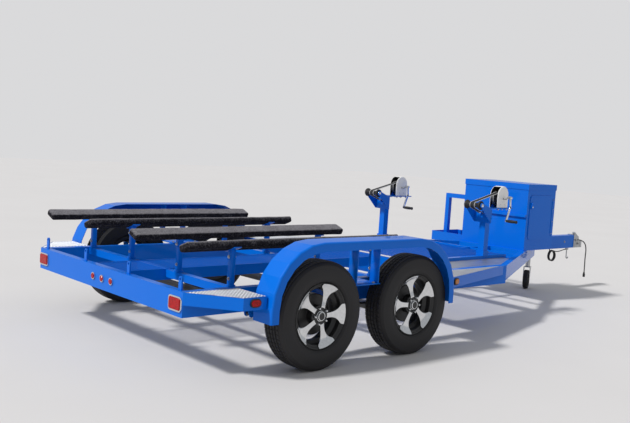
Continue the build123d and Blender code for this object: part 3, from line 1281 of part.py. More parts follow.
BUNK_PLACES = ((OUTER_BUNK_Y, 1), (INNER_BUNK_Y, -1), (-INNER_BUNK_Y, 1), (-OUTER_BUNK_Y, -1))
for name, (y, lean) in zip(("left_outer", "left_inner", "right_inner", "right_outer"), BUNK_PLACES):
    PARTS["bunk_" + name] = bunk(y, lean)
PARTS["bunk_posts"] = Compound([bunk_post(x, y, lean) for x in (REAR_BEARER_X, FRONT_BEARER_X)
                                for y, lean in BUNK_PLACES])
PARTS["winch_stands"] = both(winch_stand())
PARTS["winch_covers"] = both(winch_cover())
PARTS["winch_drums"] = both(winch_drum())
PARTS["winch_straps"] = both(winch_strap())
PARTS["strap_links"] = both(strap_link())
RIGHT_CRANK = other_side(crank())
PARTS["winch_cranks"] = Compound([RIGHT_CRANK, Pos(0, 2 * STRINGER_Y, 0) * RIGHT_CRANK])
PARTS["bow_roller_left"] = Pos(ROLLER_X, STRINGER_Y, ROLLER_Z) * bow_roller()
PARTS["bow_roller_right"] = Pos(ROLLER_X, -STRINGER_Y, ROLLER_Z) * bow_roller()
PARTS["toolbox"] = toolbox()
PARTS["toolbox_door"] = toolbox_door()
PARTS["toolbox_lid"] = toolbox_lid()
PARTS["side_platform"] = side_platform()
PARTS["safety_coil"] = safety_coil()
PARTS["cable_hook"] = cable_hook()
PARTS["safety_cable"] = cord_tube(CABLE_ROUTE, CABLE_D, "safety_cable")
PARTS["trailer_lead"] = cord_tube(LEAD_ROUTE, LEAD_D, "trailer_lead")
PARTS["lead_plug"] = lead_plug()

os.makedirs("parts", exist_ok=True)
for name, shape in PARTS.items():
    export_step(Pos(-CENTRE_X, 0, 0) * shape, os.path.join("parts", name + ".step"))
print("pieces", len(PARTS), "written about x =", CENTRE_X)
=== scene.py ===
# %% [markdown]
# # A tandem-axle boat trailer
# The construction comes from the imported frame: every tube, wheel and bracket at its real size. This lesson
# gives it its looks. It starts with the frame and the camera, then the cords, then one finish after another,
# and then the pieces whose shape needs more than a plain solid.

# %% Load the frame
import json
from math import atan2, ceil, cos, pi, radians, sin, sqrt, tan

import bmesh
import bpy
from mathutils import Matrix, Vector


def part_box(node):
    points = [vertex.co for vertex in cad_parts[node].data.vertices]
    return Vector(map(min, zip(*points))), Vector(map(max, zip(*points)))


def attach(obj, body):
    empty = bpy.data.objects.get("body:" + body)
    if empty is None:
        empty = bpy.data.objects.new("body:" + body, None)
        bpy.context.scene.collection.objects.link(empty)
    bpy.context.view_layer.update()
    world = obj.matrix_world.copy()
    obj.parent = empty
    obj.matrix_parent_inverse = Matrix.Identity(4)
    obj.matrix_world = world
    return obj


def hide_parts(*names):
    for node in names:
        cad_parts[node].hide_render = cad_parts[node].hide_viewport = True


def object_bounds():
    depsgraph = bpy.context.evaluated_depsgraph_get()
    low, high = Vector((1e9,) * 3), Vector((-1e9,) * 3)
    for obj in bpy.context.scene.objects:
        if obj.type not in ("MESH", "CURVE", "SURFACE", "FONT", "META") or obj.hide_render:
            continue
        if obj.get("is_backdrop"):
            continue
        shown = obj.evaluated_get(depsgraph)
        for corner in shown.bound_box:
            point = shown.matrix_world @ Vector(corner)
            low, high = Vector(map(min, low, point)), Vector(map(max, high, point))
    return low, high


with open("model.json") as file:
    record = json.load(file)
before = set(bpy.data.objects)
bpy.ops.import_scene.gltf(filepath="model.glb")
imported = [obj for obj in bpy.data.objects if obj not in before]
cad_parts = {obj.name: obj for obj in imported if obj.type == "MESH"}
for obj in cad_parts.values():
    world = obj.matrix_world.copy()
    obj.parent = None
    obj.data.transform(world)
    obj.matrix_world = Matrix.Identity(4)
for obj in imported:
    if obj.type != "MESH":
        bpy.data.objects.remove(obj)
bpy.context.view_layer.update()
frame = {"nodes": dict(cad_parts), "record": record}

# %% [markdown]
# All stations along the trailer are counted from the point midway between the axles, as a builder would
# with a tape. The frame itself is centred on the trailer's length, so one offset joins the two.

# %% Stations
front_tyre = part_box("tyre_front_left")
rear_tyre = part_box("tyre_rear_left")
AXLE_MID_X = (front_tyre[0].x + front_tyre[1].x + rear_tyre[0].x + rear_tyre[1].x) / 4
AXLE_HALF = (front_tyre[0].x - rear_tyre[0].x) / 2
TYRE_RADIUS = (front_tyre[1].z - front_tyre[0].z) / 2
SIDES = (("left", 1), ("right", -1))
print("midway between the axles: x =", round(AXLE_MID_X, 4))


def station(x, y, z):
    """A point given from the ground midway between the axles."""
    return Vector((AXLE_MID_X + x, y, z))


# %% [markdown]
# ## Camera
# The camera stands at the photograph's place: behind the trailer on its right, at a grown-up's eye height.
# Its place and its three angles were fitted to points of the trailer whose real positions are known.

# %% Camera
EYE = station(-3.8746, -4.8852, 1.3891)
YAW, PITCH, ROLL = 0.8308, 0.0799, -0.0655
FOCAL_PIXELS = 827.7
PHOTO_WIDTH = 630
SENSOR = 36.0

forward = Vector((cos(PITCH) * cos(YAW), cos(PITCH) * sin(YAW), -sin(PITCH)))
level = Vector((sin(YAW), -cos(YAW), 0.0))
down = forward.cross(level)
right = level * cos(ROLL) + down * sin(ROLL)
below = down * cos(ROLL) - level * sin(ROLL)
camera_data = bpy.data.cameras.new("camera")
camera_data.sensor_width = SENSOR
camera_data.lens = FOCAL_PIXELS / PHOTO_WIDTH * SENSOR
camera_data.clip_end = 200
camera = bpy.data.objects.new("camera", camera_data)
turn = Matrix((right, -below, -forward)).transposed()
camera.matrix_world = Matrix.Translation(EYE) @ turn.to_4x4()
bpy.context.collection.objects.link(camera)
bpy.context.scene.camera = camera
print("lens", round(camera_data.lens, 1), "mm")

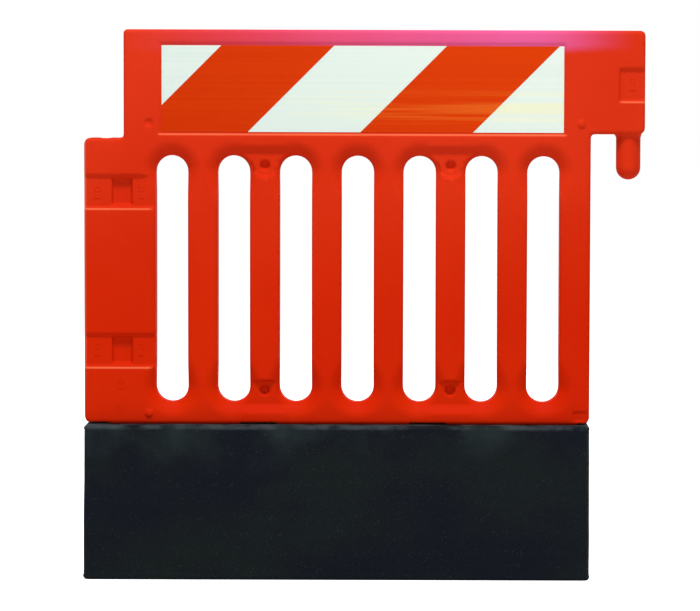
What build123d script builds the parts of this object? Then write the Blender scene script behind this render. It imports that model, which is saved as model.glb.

What needs to be done:
Every entry above needs to be quoted exactly.

Response:
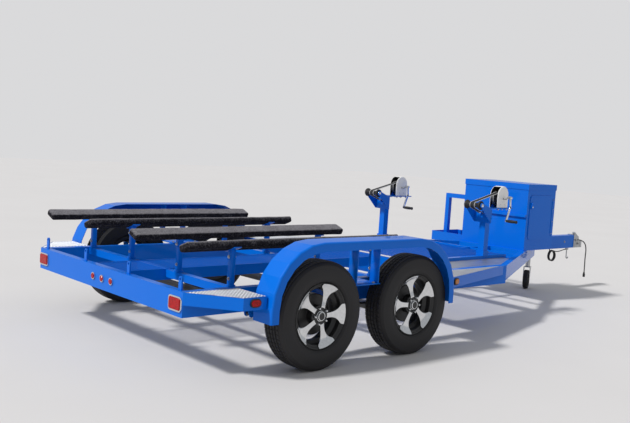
Continue the build123d and Blender code for this object: part 3, from line 1281 of part.py. More parts follow.
BUNK_PLACES = ((OUTER_BUNK_Y, 1), (INNER_BUNK_Y, -1), (-INNER_BUNK_Y, 1), (-OUTER_BUNK_Y, -1))
for name, (y, lean) in zip(("left_outer", "left_inner", "right_inner", "right_outer"), BUNK_PLACES):
    PARTS["bunk_" + name] = bunk(y, lean)
PARTS["bunk_posts"] = Compound([bunk_post(x, y, lean) for x in (REAR_BEARER_X, FRONT_BEARER_X)
                                for y, lean in BUNK_PLACES])
PARTS["winch_stands"] = both(winch_stand())
PARTS["winch_covers"] = both(winch_cover())
PARTS["winch_drums"] = both(winch_drum())
PARTS["winch_straps"] = both(winch_strap())
PARTS["strap_links"] = both(strap_link())
RIGHT_CRANK = other_side(crank())
PARTS["winch_cranks"] = Compound([RIGHT_CRANK, Pos(0, 2 * STRINGER_Y, 0) * RIGHT_CRANK])
PARTS["bow_roller_left"] = Pos(ROLLER_X, STRINGER_Y, ROLLER_Z) * bow_roller()
PARTS["bow_roller_right"] = Pos(ROLLER_X, -STRINGER_Y, ROLLER_Z) * bow_roller()
PARTS["toolbox"] = toolbox()
PARTS["toolbox_door"] = toolbox_door()
PARTS["toolbox_lid"] = toolbox_lid()
PARTS["side_platform"] = side_platform()
PARTS["safety_coil"] = safety_coil()
PARTS["cable_hook"] = cable_hook()
PARTS["safety_cable"] = cord_tube(CABLE_ROUTE, CABLE_D, "safety_cable")
PARTS["trailer_lead"] = cord_tube(LEAD_ROUTE, LEAD_D, "trailer_lead")
PARTS["lead_plug"] = lead_plug()

os.makedirs("parts", exist_ok=True)
for name, shape in PARTS.items():
    export_step(Pos(-CENTRE_X, 0, 0) * shape, os.path.join("parts", name + ".step"))
print("pieces", len(PARTS), "written about x =", CENTRE_X)
=== scene.py ===
# %% [markdown]
# # A tandem-axle boat trailer
# The construction comes from the imported frame: every tube, wheel and bracket at its real size. This lesson
# gives it its looks. It starts with the frame and the camera, then the cords, then one finish after another,
# and then the pieces whose shape needs more than a plain solid.

# %% Load the frame
import json
from math import atan2, ceil, cos, pi, radians, sin, sqrt, tan

import bmesh
import bpy
from mathutils import Matrix, Vector


def part_box(node):
    points = [vertex.co for vertex in cad_parts[node].data.vertices]
    return Vector(map(min, zip(*points))), Vector(map(max, zip(*points)))


def attach(obj, body):
    empty = bpy.data.objects.get("body:" + body)
    if empty is None:
        empty = bpy.data.objects.new("body:" + body, None)
        bpy.context.scene.collection.objects.link(empty)
    bpy.context.view_layer.update()
    world = obj.matrix_world.copy()
    obj.parent = empty
    obj.matrix_parent_inverse = Matrix.Identity(4)
    obj.matrix_world = world
    return obj


def hide_parts(*names):
    for node in names:
        cad_parts[node].hide_render = cad_parts[node].hide_viewport = True


def object_bounds():
    depsgraph = bpy.context.evaluated_depsgraph_get()
    low, high = Vector((1e9,) * 3), Vector((-1e9,) * 3)
    for obj in bpy.context.scene.objects:
        if obj.type not in ("MESH", "CURVE", "SURFACE", "FONT", "META") or obj.hide_render:
            continue
        if obj.get("is_backdrop"):
            continue
        shown = obj.evaluated_get(depsgraph)
        for corner in shown.bound_box:
            point = shown.matrix_world @ Vector(corner)
            low, high = Vector(map(min, low, point)), Vector(map(max, high, point))
    return low, high


with open("model.json") as file:
    record = json.load(file)
before = set(bpy.data.objects)
bpy.ops.import_scene.gltf(filepath="model.glb")
imported = [obj for obj in bpy.data.objects if obj not in before]
cad_parts = {obj.name: obj for obj in imported if obj.type == "MESH"}
for obj in cad_parts.values():
    world = obj.matrix_world.copy()
    obj.parent = None
    obj.data.transform(world)
    obj.matrix_world = Matrix.Identity(4)
for obj in imported:
    if obj.type != "MESH":
        bpy.data.objects.remove(obj)
bpy.context.view_layer.update()
frame = {"nodes": dict(cad_parts), "record": record}

# %% [markdown]
# All stations along the trailer are counted from the point midway between the axles, as a builder would
# with a tape. The frame itself is centred on the trailer's length, so one offset joins the two.

# %% Stations
front_tyre = part_box("tyre_front_left")
rear_tyre = part_box("tyre_rear_left")
AXLE_MID_X = (front_tyre[0].x + front_tyre[1].x + rear_tyre[0].x + rear_tyre[1].x) / 4
AXLE_HALF = (front_tyre[0].x - rear_tyre[0].x) / 2
TYRE_RADIUS = (front_tyre[1].z - front_tyre[0].z) / 2
SIDES = (("left", 1), ("right", -1))
print("midway between the axles: x =", round(AXLE_MID_X, 4))


def station(x, y, z):
    """A point given from the ground midway between the axles."""
    return Vector((AXLE_MID_X + x, y, z))


# %% [markdown]
# ## Camera
# The camera stands at the photograph's place: behind the trailer on its right, at a grown-up's eye height.
# Its place and its three angles were fitted to points of the trailer whose real positions are known.

# %% Camera
EYE = station(-3.8746, -4.8852, 1.3891)
YAW, PITCH, ROLL = 0.8308, 0.0799, -0.0655
FOCAL_PIXELS = 827.7
PHOTO_WIDTH = 630
SENSOR = 36.0

forward = Vector((cos(PITCH) * cos(YAW), cos(PITCH) * sin(YAW), -sin(PITCH)))
level = Vector((sin(YAW), -cos(YAW), 0.0))
down = forward.cross(level)
right = level * cos(ROLL) + down * sin(ROLL)
below = down * cos(ROLL) - level * sin(ROLL)
camera_data = bpy.data.cameras.new("camera")
camera_data.sensor_width = SENSOR
camera_data.lens = FOCAL_PIXELS / PHOTO_WIDTH * SENSOR
camera_data.clip_end = 200
camera = bpy.data.objects.new("camera", camera_data)
turn = Matrix((right, -below, -forward)).transposed()
camera.matrix_world = Matrix.Translation(EYE) @ turn.to_4x4()
bpy.context.collection.objects.link(camera)
bpy.context.scene.camera = camera
print("lens", round(camera_data.lens, 1), "mm")

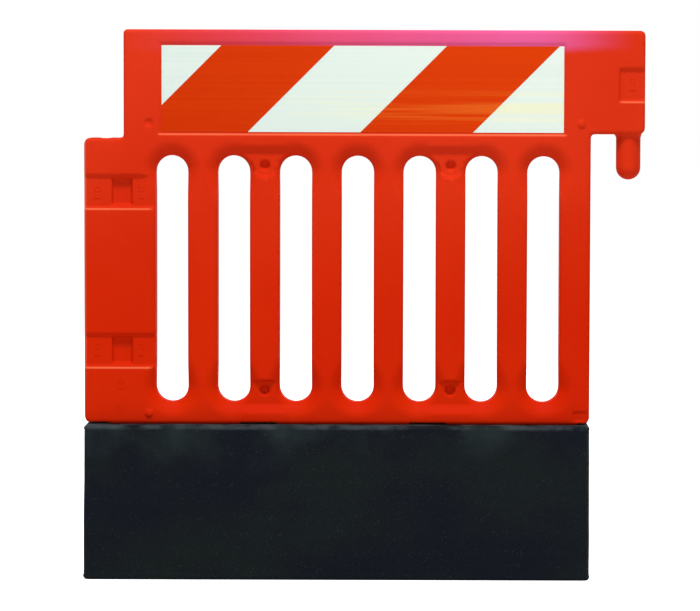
What build123d script builds the parts of this object? Then write the Blender scene script behind this render. It imports that model, which is saved as model.glb.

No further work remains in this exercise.